For me, creating a sentence takes time, but I can manage with basic words. My challenge is listening and comprehending. I don’t have a large enough Italian vocabulary yet.
We get together with locals at the park and in cafes which we love. It enriches the experience like none other. The more we do this, the more successful we’ll be in learning Italian.
In fact, funny story… I met a woman who runs a local salumi shop – we got to chatting – and it was hilarious to discover she used to be the nanny to the lawyer we hired to help us with dual citizenship. Small town. Anyway, she invited me to coffee and I’m excited to take her up on it. She speaks very little English and non parlo italiano ancora ma sto imparando (I don’t speak Italian yet but I’m learning).

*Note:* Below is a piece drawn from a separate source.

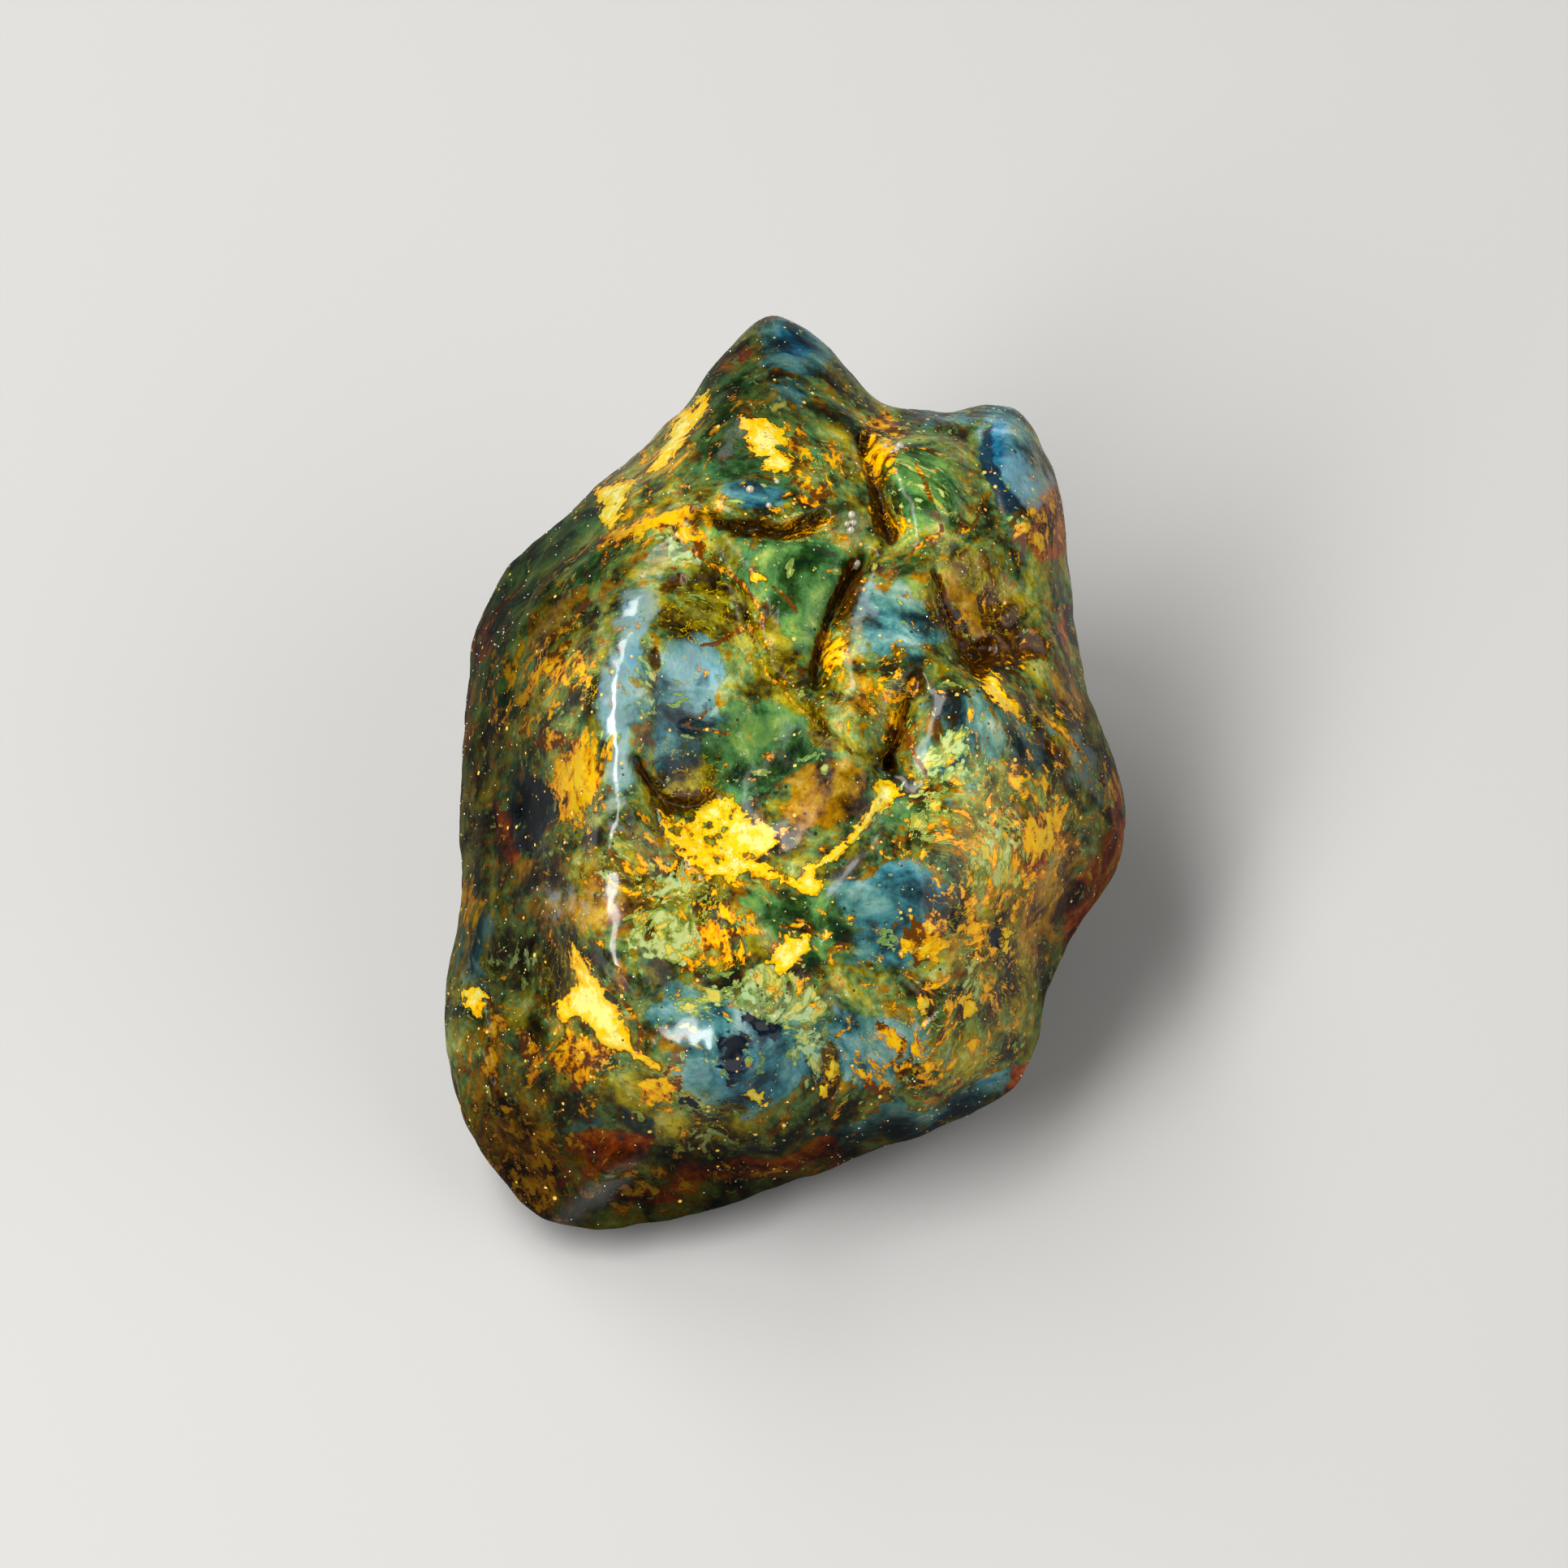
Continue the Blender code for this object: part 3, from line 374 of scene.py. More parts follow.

My brain is tired from all the effort and it’s a daily challenge.
From the minute I leave my house, to the minute I come home, I’m in a constant learning and struggling mode.
It’s utterly exhausting.
But the benefits will come.
Like working out in the gym, you have to work the muscles to make them bigger and stronger. Same with my attempts to learn Italian. Like a muscle, the brain is making physical changes when you learn a new language. For an adult, rapid neural growth comes as a response to stress. In other words, no pain, no gain!
I became serious about my attempts in January, using the above mentioned methods. They help, yes, especially for at least traveling in Italy as a tourist. However, the methods are also all over the place, and it feels fragmented at times. I like the diversity of options but I yearn for a solid, structured program.
I’m confident that starting language school with private lessons will accelerate my learning rapidly, but until our classes begin, we’re doing what we can on our own.